I pause, grabbing hold of the thick woven anchor rope my heart leaps forward into my mouth.
My breathing becomes irregular and I start to take large gulps of air. I’m hovering, suspended in a bubble of deep blue walls that are inching closer to my mask with every breath.
Looking down I see my buddy disappearing into the inky water below, his bubbles rush past me as they escape to the surface.
Panic washes over me. I’m alone now, frozen with fear.
‘What’s the one thing we must never do underwater?’ David asks me.
My eyelids are heavy. I’m sat in the stuffy classroom above the dive shop running through the multiple choice open water scuba review. I know the answer but my brain is unable to signal a response from my mouth. The heat from the Costa Rican sun is beating down on the back of my neck and sending my thoughts into a hazy dream.
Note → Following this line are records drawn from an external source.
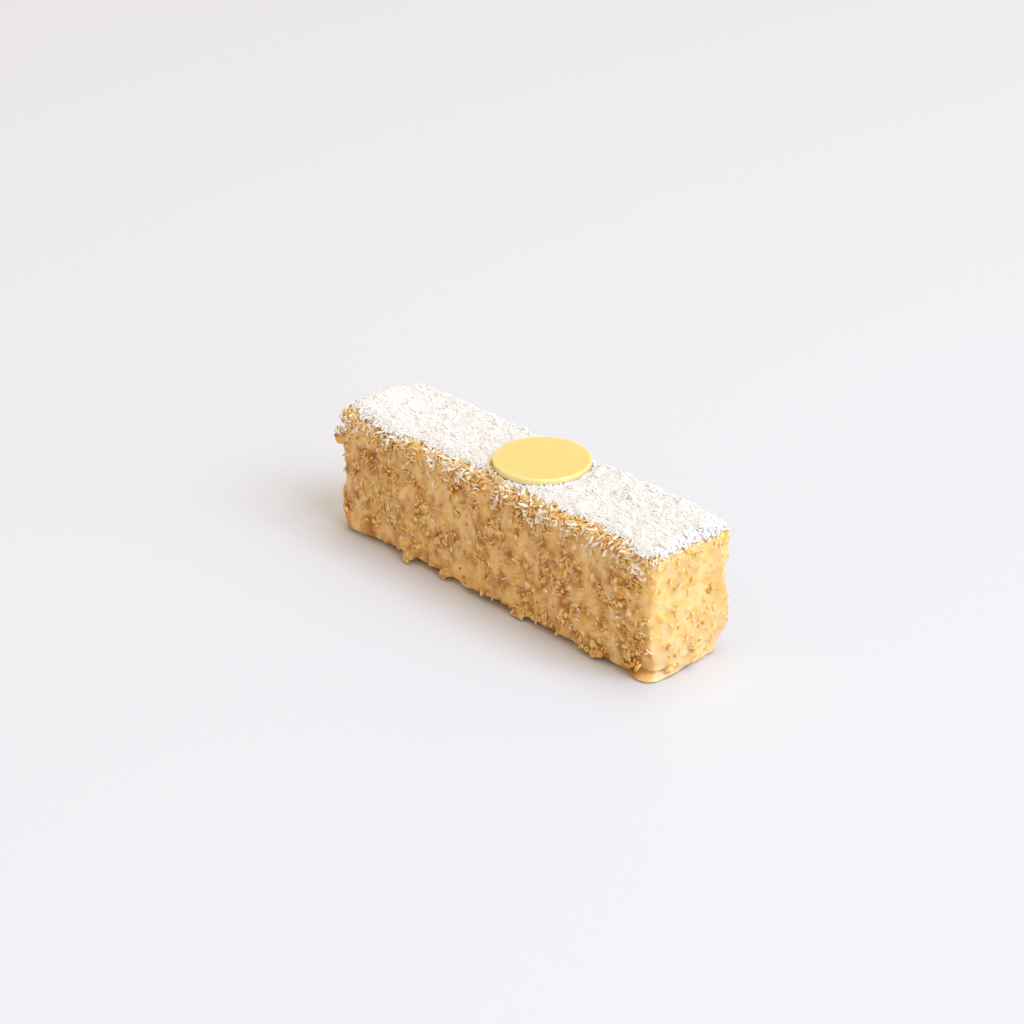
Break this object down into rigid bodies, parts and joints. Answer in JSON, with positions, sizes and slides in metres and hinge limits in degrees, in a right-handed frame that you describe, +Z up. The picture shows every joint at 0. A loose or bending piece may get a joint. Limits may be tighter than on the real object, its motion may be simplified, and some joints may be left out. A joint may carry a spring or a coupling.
{
  "type": "coconut cake bar",
  "caption": "Small rectangular cake bar coated in caramel-coloured glaze with shreds, topped with a layer of desiccated coconut and a flat yellow chocolate disc.",
  "frame": {"origin": "on the surface the bar stands on, under the middle of its bounding box", "axes": "+X along the bar towards the end with the pooled glaze at its foot, +Y across the bar away from the side with the fallen shreds, +Z up"},
  "size_m": [0.1299, 0.0337, 0.0411],
  "materials": {
    "glaze_coat": "satin set glaze with crumbs and shreds",
    "desiccated_coconut": "matte, finely shredded",
    "yellow_chocolate": "smooth satin"
  },
  "bodies": {
    "root": {"cake": "glaze_coat", "coconut": "desiccated_coconut", "disc": "yellow_chocolate"}
  },
  "joints": []
}
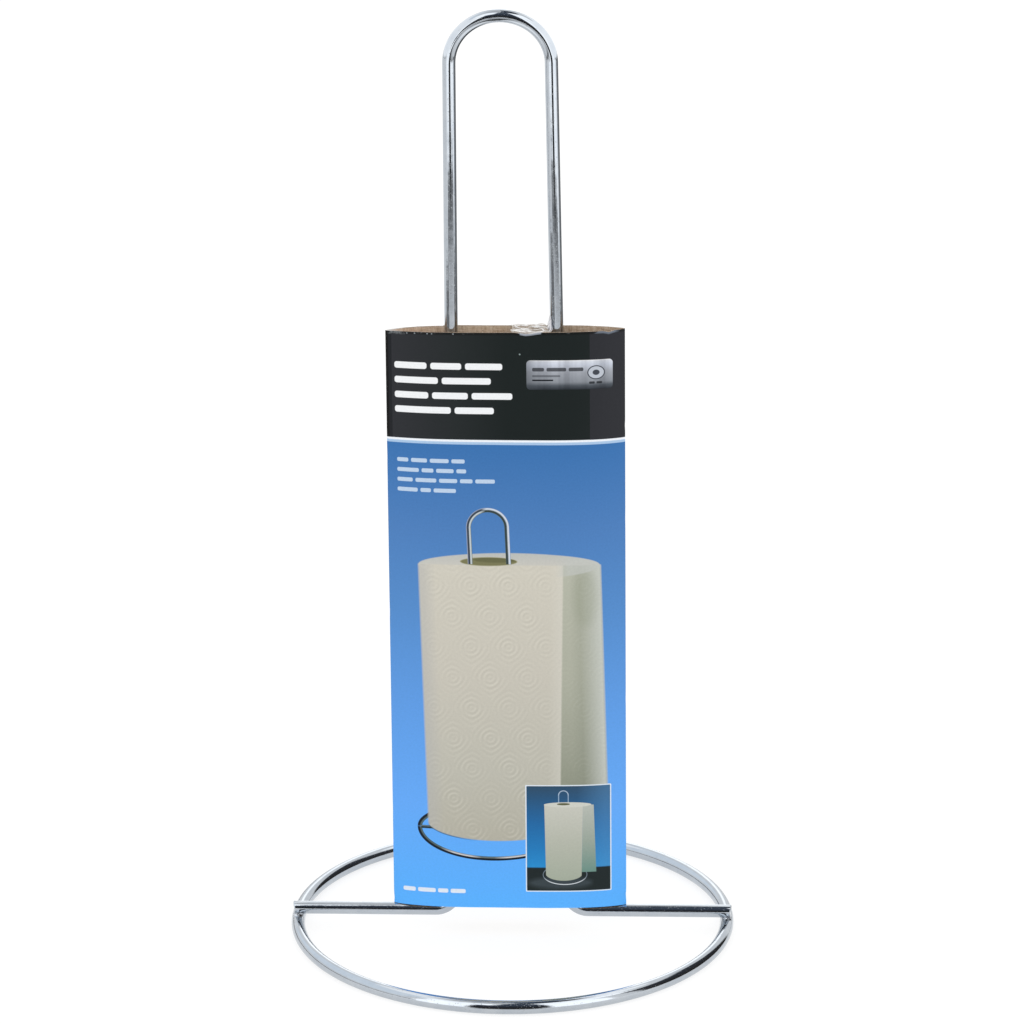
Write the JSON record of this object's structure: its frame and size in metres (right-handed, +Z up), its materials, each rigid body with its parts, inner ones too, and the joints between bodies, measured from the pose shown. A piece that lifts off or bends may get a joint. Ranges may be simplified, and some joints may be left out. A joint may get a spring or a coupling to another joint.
{
  "type": "paper towel holder",
  "caption": "Free-standing chrome wire holder for a paper towel roll: a round base ring, an upright loop welded across it, and a printed card sleeve that lifts off.",
  "frame": {"origin": "centre of the base ring, on the surface that it stands on", "axes": "+Z up along the upright loop, +X along the spokes, and -Y towards the printed face of the card sleeve"},
  "size_m": [0.1302, 0.13, 0.28],
  "materials": {
    "chrome_wire": "bright, mirror polished",
    "weld_metal": "plated over, lumpy",
    "printed_card": "printed outside with a satin varnish, bare brown kraft inside",
    "clear_tape": "clear, crinkled"
  },
  "bodies": {
    "holder": {"base_ring": "chrome_wire", "upright_loop": "chrome_wire", "weld_left": "weld_metal", "weld_right": "weld_metal", "tape_strip": "clear_tape"},
    "sleeve": {"card_sleeve": "printed_card"}
  },
  "joints": [
    {"name": "sleeve_lift", "type": "slide", "parent": "holder", "child": "sleeve", "axis": [0, 0, 1], "range_m": [0, 0.275]}
  ]
}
As my instructor David recounts the hazards involved with breath holding at depth I contemplate the irregular nature of the activity. Breathing underwater is something our distant ancestors had once been able to do. Mother Nature had steered us away from an aquatic existence, why was I trying to defy such an evolutionary development?
The depth to which I had experienced the underwater world was a feeble four metres. I had yet to submerge myself in the Pacific Ocean however I was now rather well acquainted with a crab who lived at the bottom of the training pool in the nearby hotel.
You must never hold your breath underwater.
I knew this. It had been drummed into me by my instructor since I began my training.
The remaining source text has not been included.